22. Should the current legislation remain in force, the University would like to see the introduction of a BBC-type model for the higher education sector, whereby the Act would apply only to those activities which receive public funding (eg science teaching).

23. A research data exemption (in line with FOIA Scotland) should be introduced to reduce burden on higher education institutions, or the publication of publicly-funded research data should be left to the discretion of funding councils rather than decided either through the Act or through the review of refused information requests by the Information Commissioner.

24. A fee should be introduced in line with the £10 charge that can be made for subject access requests to attempt to limit vexatious and repeated requests.

25. A limit should be imposed on the number of public authorities that can be asked to respond to an information request made by the same requestor at the same time on the same subject in order to reduce significant burden upon resources across a sector and also, as a result, upon individual institutions.

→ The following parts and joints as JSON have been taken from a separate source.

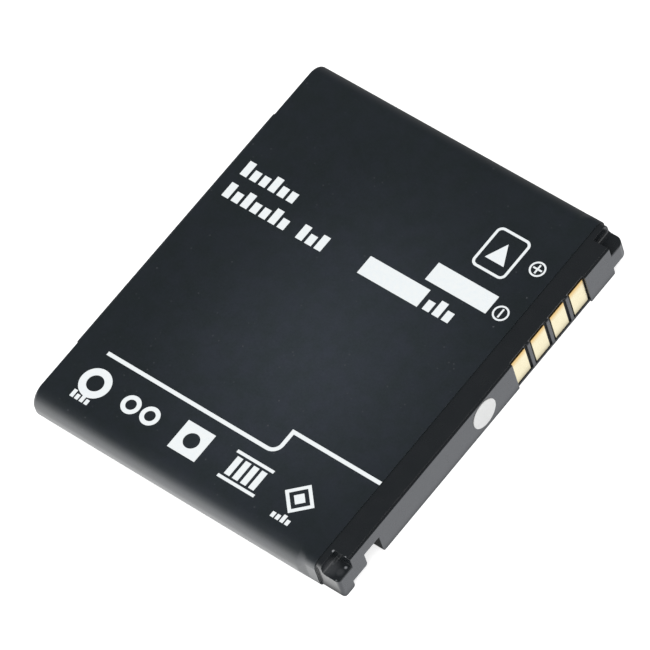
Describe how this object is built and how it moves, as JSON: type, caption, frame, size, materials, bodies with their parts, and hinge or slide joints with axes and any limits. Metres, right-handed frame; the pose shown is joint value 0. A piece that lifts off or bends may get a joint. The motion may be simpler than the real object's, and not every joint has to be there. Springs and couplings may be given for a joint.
{
  "type": "mobile phone battery",
  "caption": "Flat clip-in phone battery: lithium cell in a film-wrapped can, with a moulded contact cap, gold contacts, latch notch and moisture spot at one edge.",
  "frame": {"origin": "under the middle of the pack, on the plain broad face that it lies on", "axes": "+X from the closed end of the can to the contact cap, +Y along the contact edge, +Z out of the printed face"},
  "size_m": [0.04, 0.0478, 0.0045],
  "materials": {
    "label_film": "smooth black printed film",
    "print_ink": "white screen-printed ink",
    "cap_plastic": "moulded black plastic, satin",
    "contact_gold": "gold-plated, bright",
    "can_metal": "drawn, satin",
    "roll_foil": "wound coated foil and separator",
    "insulator": "milky moulded plastic",
    "gasket": "white sealing plastic",
    "nickel": "nickel strip, satin",
    "tape": "amber insulating tape",
    "fuse_body": "pressed fuse body",
    "board": "green laminate with mask",
    "chip_plastic": "moulded black resin",
    "chip_ceramic": "fired ceramic, tan",
    "spot_paper": "white paper spot"
  },
  "bodies": {
    "root": {"label_wrap": "label_film", "label_print": "print_ink", "contact_cap": "cap_plastic", "contact_pad_1": "contact_gold", "contact_pad_2": "contact_gold", "contact_pad_3": "contact_gold", "contact_pad_4": "contact_gold", "moisture_disc": "spot_paper", "cell_can": "can_metal", "can_lid": "can_metal", "fill_plug": "can_metal", "jelly_roll": "roll_foil", "roll_insulator": "insulator", "inner_insulator": "insulator", "rivet_gasket": "gasket", "negative_rivet": "nickel", "rivet_plate": "nickel", "negative_inner_tab": "nickel", "positive_inner_tab": "can_metal", "lid_tape": "tape", "thermal_fuse": "fuse_body", "negative_strap": "nickel", "fuse_strap": "nickel", "positive_block": "nickel", "positive_strap": "nickel", "circuit_board": "board", "protection_chip": "chip_plastic", "mosfet_chip": "chip_plastic", "chip_resistor_1": "chip_ceramic", "chip_resistor_2": "chip_ceramic", "chip_resistor_3": "chip_ceramic", "chip_capacitor_1": "chip_ceramic", "chip_capacitor_2": "chip_ceramic"}
  },
  "joints": []
}
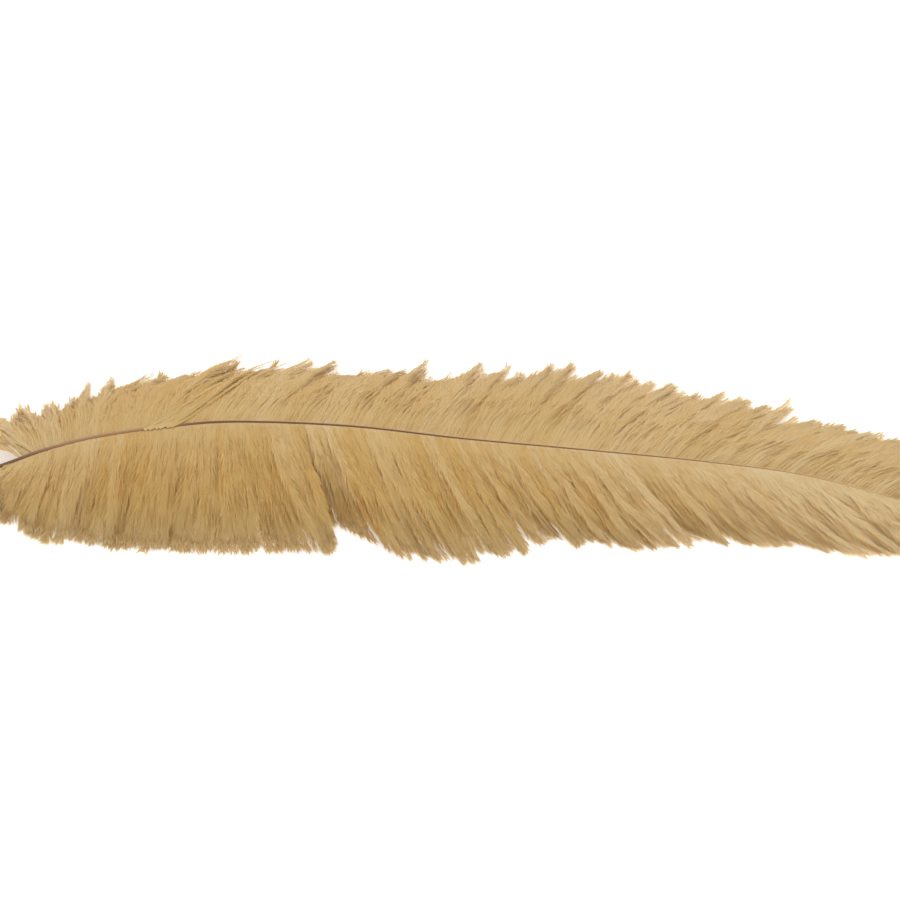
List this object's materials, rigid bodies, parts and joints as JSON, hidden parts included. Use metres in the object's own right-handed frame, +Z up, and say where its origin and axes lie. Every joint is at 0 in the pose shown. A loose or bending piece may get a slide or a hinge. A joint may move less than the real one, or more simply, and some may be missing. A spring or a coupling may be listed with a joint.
{
  "type": "ostrich feather",
  "caption": "Long soft plume that lies flat: a bare quill, an arched shaft, and fluffy vanes on both sides that sweep towards the tip and droop to the surface.",
  "frame": {"origin": "on the surface the feather lies on, under the middle of its bounding box", "axes": "+X from the quill towards the tip, +Z up, +Y towards the far vane"},
  "size_m": [0.6205, 0.1544, 0.0348],
  "materials": {
    "feather": "matte"
  },
  "bodies": {
    "root": {"feather": "feather"}
  },
  "joints": []
}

26. The Act should require the public to search an institution’s Publication Scheme and perform a reasonable search of its website before submitting an information request in order to reduce the burden on public authorities to spend time formally responding to requests where information is already publicly available.

27. The public should be required to provide an explanation for submitting an information request in order to help the public authority to provide as helpful a response as possible.

28. The amount of time that the University is required to spend on each information request should be reduced because of the continually increasing volume and complexity of requests and attendant increasing burden on resources.

29. The Fees Regulations should be amended to take into consideration reading and redaction activities.